What the task asks = Look through the lines below and extract any with the word "scene".

Source data =
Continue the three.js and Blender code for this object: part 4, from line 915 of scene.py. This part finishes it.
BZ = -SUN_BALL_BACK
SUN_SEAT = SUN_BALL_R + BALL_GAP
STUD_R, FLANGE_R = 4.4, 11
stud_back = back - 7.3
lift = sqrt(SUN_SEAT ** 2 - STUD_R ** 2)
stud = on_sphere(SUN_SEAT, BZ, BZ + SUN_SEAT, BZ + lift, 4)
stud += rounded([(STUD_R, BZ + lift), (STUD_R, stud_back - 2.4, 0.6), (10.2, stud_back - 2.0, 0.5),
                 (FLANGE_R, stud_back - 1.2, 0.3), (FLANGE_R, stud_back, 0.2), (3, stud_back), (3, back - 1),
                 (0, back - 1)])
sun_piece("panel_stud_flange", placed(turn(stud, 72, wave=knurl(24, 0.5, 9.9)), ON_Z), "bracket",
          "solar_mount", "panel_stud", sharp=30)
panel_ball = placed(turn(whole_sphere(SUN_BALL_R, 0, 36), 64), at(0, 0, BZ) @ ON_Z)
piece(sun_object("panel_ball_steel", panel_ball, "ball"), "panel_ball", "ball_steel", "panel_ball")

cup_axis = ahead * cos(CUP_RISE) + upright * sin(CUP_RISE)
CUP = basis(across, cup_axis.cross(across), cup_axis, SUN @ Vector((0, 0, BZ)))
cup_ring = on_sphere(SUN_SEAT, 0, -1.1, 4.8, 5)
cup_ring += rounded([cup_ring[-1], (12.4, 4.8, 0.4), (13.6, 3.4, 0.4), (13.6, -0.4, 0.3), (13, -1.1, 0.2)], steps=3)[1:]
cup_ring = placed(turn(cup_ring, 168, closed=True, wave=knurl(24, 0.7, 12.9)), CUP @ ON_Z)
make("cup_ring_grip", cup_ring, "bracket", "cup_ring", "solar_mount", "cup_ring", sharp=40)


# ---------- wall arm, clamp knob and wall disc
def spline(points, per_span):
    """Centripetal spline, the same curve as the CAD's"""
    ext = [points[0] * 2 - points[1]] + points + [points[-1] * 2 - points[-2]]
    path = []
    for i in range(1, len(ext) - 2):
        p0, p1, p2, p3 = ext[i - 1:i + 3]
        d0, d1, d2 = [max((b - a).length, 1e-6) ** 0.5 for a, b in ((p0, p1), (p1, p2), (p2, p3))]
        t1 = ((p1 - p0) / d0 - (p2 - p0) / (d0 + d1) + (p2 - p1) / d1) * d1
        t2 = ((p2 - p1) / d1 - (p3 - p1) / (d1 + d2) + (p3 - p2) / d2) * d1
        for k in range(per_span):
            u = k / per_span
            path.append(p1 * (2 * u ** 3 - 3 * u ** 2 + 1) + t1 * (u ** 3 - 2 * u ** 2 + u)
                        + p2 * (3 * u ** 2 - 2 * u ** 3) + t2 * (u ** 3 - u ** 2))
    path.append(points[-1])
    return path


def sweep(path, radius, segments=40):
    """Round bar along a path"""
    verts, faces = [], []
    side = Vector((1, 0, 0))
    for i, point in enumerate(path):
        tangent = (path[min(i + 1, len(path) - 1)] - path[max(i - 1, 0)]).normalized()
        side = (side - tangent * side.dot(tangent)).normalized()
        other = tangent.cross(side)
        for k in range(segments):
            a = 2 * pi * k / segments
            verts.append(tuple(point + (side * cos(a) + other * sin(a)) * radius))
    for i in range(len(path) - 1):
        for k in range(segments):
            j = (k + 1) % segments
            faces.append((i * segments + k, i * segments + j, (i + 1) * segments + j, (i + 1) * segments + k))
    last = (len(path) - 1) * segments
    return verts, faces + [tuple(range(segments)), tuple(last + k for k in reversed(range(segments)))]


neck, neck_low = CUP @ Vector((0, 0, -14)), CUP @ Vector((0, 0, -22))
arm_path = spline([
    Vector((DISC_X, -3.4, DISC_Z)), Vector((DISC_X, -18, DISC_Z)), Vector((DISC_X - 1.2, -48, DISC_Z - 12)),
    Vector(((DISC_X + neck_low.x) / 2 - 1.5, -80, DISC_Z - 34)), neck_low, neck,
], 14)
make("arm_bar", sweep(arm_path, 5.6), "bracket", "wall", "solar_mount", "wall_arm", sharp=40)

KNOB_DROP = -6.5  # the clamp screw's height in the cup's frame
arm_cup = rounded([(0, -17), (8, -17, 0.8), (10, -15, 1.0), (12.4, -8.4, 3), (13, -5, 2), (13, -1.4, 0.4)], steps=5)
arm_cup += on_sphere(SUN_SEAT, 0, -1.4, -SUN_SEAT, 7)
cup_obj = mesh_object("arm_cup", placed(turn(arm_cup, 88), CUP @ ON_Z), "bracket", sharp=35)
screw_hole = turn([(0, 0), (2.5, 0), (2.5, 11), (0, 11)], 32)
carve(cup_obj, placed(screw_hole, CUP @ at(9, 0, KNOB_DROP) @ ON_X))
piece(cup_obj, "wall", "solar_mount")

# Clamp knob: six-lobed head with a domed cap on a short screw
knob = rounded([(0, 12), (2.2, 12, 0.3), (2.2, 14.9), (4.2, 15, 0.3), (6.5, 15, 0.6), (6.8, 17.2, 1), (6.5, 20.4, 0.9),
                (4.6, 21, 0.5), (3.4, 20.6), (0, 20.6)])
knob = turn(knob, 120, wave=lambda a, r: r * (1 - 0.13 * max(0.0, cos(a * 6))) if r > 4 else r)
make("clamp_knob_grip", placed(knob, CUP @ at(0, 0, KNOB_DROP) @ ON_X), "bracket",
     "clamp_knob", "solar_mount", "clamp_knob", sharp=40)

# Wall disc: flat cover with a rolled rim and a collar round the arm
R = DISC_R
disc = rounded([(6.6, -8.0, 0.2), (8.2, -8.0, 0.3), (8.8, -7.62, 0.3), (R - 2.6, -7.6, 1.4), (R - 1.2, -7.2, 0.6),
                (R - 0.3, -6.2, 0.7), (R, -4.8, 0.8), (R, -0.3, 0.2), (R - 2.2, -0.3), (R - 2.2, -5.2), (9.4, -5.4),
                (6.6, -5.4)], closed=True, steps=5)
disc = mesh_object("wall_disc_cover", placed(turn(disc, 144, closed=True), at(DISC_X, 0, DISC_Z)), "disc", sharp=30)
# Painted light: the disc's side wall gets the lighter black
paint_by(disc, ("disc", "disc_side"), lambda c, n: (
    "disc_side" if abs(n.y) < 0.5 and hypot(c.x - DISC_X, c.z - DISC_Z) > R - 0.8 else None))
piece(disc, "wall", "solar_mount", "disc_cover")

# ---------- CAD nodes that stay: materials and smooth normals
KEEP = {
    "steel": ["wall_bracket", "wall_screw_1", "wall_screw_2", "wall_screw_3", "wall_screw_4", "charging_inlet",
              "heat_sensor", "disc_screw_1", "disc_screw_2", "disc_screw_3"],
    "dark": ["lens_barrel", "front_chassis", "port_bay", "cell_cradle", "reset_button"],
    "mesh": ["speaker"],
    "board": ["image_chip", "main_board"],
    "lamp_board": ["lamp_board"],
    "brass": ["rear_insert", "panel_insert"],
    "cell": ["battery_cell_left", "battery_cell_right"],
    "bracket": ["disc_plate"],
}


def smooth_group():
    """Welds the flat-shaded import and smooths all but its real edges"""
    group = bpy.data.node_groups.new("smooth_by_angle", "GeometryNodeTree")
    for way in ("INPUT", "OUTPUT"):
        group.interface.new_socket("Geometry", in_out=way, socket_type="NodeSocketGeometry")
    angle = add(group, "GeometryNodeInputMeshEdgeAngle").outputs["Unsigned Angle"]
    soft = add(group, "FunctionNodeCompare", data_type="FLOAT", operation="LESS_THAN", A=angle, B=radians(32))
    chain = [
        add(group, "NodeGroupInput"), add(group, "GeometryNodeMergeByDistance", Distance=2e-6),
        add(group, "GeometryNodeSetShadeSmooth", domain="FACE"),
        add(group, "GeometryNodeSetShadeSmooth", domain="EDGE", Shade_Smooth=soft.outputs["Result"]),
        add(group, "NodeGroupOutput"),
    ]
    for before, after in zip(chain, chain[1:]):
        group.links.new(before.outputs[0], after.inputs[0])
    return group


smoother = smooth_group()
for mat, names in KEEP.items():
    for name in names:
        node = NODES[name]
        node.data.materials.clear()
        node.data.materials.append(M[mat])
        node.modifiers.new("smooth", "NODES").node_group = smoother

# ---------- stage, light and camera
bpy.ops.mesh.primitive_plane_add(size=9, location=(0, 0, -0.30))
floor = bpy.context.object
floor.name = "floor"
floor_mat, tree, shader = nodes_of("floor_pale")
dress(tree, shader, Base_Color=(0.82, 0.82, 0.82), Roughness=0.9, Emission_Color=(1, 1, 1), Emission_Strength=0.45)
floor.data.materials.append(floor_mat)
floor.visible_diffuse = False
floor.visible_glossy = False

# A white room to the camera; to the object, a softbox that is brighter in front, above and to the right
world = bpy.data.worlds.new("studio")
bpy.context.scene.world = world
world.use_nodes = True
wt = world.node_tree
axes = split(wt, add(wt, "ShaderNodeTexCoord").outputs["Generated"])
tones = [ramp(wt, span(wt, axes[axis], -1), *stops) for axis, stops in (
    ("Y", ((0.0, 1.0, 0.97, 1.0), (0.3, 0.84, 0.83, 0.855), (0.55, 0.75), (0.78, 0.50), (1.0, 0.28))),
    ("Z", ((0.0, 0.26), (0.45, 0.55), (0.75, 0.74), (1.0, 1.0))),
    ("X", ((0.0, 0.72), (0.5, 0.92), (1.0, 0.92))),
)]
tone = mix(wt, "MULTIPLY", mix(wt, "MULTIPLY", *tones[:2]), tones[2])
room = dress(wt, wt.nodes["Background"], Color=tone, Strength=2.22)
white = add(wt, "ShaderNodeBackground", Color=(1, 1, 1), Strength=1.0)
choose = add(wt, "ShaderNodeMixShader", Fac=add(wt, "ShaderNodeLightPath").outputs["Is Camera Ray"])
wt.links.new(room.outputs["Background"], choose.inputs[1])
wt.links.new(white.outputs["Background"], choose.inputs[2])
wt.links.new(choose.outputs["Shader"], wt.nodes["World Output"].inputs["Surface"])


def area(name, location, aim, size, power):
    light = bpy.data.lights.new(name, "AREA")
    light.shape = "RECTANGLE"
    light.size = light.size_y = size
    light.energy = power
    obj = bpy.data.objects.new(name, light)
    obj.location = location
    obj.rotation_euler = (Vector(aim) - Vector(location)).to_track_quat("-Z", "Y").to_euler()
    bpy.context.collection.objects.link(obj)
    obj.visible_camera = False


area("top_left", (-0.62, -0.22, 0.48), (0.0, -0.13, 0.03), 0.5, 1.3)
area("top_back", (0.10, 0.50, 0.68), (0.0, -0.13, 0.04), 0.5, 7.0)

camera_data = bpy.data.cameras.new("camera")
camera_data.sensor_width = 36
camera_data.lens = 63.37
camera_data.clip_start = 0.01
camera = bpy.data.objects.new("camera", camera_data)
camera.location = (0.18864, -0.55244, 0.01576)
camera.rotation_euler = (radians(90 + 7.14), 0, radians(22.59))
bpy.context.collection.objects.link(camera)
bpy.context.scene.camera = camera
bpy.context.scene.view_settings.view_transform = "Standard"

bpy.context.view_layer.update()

Result of this task =
Continue the three.js and Blender code for this object: part 4, from line 915 of scene.py. This part finishes it.
bpy.context.scene.world = world
bpy.context.scene.camera = camera
bpy.context.scene.view_settings.view_transform = "Standard"